The EO prompted a response from the CPSC's then-chairman Elliot Kaye. Although executive orders do not apply to independent agencies, Kaye's practice at the CPSC was "to follow in spirit EOs that advance sound public policy and do not conflict with our critical public health and safety mission." Kaye voiced his strong disagreement with this EO, which he claimed "would cruelly and unfairly have us pit vulnerable populations against each other when it comes to making safety decisions."
In keeping with many political appointees at the start of the new administration, Kaye resigned his chairmanship on February 9.
President Trump has nominated Dana Biaocco to be the new CPSC chairman. Biaocco's appointment is concerning because of her role defending companies in consumer safety lawsuits.
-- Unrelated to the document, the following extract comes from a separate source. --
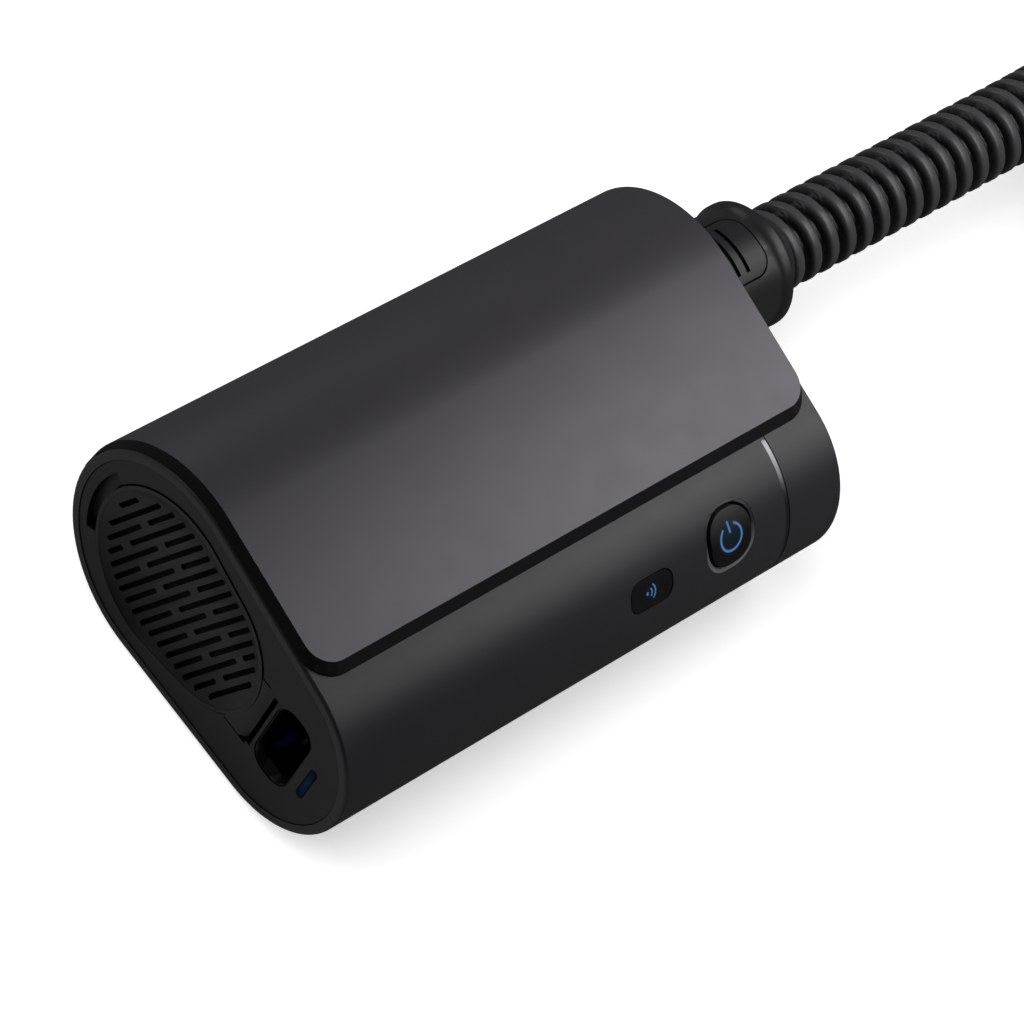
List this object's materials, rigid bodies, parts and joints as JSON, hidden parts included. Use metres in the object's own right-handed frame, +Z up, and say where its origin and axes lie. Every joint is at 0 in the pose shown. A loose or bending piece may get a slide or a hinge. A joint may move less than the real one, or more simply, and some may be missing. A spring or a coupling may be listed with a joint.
{
  "type": "travel cpap machine",
  "caption": "Travel-size CPAP machine: rounded housing with filter and power socket at one end, lit buttons on its front, and a ribbed air hose on a quick-release connector at the other.",
  "frame": {"origin": "on the surface the machine stands on, under the middle of its housing", "axes": "+X along the housing from the filter end to the hose end, +Y from the front with the buttons to the back, +Z up"},
  "size_m": [0.4739, 0.2143, 0.0791],
  "materials": {
    "cover_metallic": "satin metallic paint over plastic",
    "cover_edge": "satin",
    "shell_charcoal": "fine satin",
    "end_plate_black": "fine matte grain",
    "filter_cover_black": "fine matte grain",
    "bright_trim": "satin",
    "filter_media": "felted, dark grey",
    "acoustic_foam": "open-cell foam",
    "foot_rubber": "matte",
    "steel": "plain",
    "contact_metal": "bright",
    "socket_plastic": "satin",
    "status_lens": "lit blue lens",
    "button_lens": "lit pale blue lens",
    "button_charcoal": "satin",
    "circuit_board": "solder resist",
    "sensor_body": "moulded",
    "blower_plastic": "plain moulded",
    "impeller_plastic": "polished",
    "motor_alloy": "machined",
    "rotor_magnet": "plain",
    "soft_mount": "soft",
    "duct_silicone": "translucent silicone",
    "port_black": "satin",
    "seal_silicone": "smooth",
    "connector_charcoal": "satin",
    "release_charcoal": "fine matte grain",
    "hose_charcoal": "satin, ribbed",
    "cuff_rubber": "soft satin"
  },
  "bodies": {
    "machine": {"lower_shell": "shell_charcoal", "upper_shell": "shell_charcoal", "outlet_end_cap": "shell_charcoal", "seam_trim": "bright_trim", "top_cover": "cover_metallic", "cover_frame": "cover_edge", "foot_pad": "foot_rubber", "case_screws": "steel", "inlet_end_plate": "end_plate_black", "inlet_foam": "acoustic_foam", "power_socket": "socket_plastic", "socket_contacts": "contact_metal", "status_light": "status_lens", "power_bezel": "end_plate_black", "button_board": "circuit_board", "button_switches": "sensor_body", "main_board": "circuit_board", "pressure_sensor": "sensor_body", "blower_lower": "blower_plastic", "blower_upper": "blower_plastic", "motor_case": "motor_alloy", "shaft_bearings": "steel", "blower_mounts": "soft_mount", "outlet_duct": "duct_silicone", "outlet_port": "port_black", "outlet_seal": "seal_silicone", "hose_connector": "connector_charcoal", "hose_collar": "connector_charcoal", "hose": "hose_charcoal", "hose_coil": "hose_charcoal", "mask_end_cuff": "cuff_rubber"},
    "power_button_body": {"power_button": "button_charcoal", "power_light": "button_lens"},
    "pairing_button_body": {"pairing_button": "button_charcoal", "pairing_light": "button_lens"},
    "release_upper_body": {"release_upper": "release_charcoal"},
    "release_lower_body": {"release_lower": "release_charcoal"},
    "filter_cover_body": {"filter_cover": "filter_cover_black", "air_filter": "filter_media"},
    "impeller_body": {"impeller": "impeller_plastic", "impeller_shaft": "steel", "motor_rotor": "rotor_magnet"}
  },
  "joints": [
    {"name": "power_press", "type": "slide", "parent": "machine", "child": "power_button_body", "axis": [0, 0.7361, -0.6769], "range_m": [0, 0.0008], "stiffness_N_per_m": 600, "springref_m": -0.001},
    {"name": "pairing_press", "type": "slide", "parent": "machine", "child": "pairing_button_body", "axis": [0, 0.7955, -0.606], "range_m": [0, 0.0005], "stiffness_N_per_m": 600, "springref_m": -0.001},
    {"name": "release_upper_press", "type": "slide", "parent": "machine", "child": "release_upper_body", "axis": [0, 0, -1], "range_m": [0, 0.001], "stiffness_N_per_m": 1500, "springref_m": -0.001},
    {"name": "release_lower_press", "type": "slide", "parent": "machine", "child": "release_lower_body", "axis": [0, 0, 1], "range_m": [0, 0.001], "stiffness_N_per_m": 1500, "springref_m": -0.001},
    {"name": "filter_cover_pull", "type": "slide", "parent": "machine", "child": "filter_cover_body", "axis": [-1, 0, 0], "range_m": [0, 0.012]},
    {"name": "impeller_spin", "type": "hinge", "parent": "machine", "child": "impeller_body", "pos_m": [-0.004, 0.003, 0.0264], "axis": [0, 0, 1], "continuous": true}
  ]
}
One notable item on Biaocco's resume is her work with Mattel in defending itself against toy safety lawsuits. Her track record defending large corporations against safety complaints makes her a unique candidate to lead a government association designed to protect consumers from safety hazards. As the Daily News puts it, "Baiocco appears to join the list of Trump nominees who built careers doing the exact opposite of what their federal government role will entail."
The Chicago Tribune's Pulitzer Prize-winning coverage of the CPSC focused on how the Reagan administration paved the way for deregulation and inattention that resulted in the preventable deaths of children. Although toys seem safe to us now, parents have a responsibility to follow the CPSC's new direction closely to ensure that 2007 does not repeat itself.